## What you have to do:
Give the number of lines that hold the string "models". Nothing else is needed.

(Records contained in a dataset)

'''

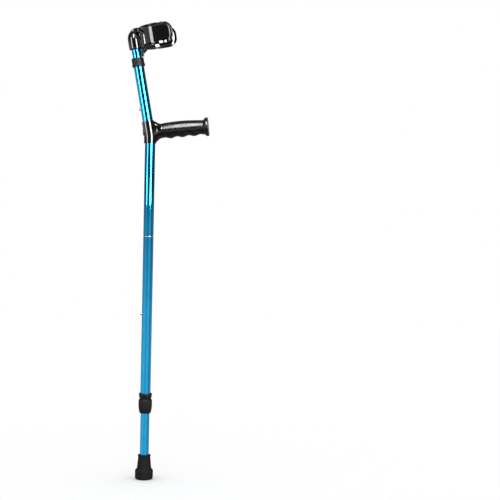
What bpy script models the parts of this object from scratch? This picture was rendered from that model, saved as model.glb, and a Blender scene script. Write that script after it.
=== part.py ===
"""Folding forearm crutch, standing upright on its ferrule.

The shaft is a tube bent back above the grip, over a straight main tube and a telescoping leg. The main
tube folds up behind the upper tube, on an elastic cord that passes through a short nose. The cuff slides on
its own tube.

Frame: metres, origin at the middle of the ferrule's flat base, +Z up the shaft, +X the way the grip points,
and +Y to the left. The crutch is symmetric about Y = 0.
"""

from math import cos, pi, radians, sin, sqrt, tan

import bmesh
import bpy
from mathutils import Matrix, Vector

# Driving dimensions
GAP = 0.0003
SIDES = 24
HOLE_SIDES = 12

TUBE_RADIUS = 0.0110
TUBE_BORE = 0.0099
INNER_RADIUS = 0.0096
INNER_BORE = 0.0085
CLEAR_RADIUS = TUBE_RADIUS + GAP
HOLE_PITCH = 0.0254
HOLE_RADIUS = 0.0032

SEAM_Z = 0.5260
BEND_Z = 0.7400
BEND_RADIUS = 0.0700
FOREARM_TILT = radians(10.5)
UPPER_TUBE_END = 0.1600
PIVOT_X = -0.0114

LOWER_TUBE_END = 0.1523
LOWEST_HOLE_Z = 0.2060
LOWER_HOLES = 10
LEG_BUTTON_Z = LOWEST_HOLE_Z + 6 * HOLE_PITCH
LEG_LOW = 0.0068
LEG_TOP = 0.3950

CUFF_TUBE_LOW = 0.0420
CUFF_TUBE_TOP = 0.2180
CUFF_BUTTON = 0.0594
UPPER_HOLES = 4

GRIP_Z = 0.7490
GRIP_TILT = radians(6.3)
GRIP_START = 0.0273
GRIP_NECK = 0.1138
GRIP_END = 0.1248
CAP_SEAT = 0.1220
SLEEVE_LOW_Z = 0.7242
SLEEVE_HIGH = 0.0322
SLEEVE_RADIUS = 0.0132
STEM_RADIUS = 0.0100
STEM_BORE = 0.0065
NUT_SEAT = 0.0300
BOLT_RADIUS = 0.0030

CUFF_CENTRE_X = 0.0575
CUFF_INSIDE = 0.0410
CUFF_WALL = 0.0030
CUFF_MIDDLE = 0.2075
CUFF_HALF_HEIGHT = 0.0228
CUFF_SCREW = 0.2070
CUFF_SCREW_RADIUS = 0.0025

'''
'''

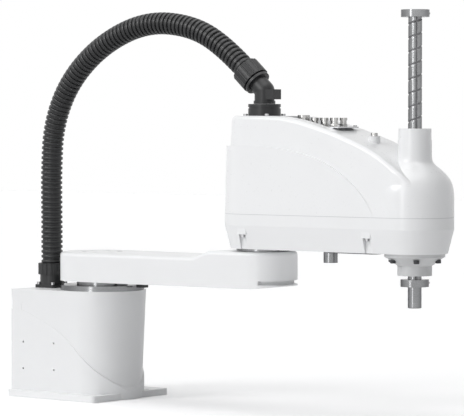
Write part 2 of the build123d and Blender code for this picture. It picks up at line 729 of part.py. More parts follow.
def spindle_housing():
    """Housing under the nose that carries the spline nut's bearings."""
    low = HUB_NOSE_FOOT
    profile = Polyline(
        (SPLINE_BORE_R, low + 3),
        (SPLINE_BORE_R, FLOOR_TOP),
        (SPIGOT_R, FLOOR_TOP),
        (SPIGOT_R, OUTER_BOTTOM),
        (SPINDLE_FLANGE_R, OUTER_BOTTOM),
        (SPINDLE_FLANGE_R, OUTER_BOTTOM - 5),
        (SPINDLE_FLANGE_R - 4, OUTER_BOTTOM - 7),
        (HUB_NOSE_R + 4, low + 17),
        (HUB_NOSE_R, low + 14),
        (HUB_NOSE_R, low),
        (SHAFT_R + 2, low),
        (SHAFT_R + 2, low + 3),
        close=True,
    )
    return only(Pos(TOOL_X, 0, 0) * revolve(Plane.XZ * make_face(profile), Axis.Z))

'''
'''

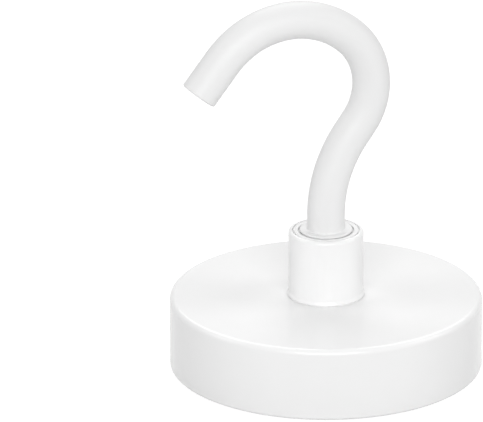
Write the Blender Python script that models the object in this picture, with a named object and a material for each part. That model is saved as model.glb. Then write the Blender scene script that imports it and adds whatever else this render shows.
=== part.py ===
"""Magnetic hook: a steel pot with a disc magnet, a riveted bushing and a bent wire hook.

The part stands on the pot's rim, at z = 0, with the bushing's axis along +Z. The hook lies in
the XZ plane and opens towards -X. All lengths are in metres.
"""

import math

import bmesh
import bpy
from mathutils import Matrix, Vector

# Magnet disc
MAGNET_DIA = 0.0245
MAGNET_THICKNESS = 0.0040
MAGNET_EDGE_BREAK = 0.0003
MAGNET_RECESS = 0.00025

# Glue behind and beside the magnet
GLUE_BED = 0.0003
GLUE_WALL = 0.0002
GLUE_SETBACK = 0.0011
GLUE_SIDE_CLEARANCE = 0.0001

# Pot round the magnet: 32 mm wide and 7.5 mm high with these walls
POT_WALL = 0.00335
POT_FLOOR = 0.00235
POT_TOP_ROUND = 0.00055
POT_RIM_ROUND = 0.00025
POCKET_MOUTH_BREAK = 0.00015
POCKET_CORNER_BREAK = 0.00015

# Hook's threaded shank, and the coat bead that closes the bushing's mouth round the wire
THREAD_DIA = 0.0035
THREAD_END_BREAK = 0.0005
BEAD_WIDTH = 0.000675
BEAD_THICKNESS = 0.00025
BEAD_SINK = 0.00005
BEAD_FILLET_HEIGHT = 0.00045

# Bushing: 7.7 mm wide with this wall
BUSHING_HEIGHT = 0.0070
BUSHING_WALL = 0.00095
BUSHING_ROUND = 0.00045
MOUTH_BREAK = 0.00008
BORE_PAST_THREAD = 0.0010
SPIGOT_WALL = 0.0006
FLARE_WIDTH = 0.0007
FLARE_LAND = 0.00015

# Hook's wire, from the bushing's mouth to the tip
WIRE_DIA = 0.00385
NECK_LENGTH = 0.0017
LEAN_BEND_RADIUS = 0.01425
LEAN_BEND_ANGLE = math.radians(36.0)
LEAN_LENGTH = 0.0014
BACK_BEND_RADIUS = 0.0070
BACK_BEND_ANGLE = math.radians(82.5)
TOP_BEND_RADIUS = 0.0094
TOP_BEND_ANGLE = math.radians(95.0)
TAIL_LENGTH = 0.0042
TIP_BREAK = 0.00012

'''

## Full answer:
2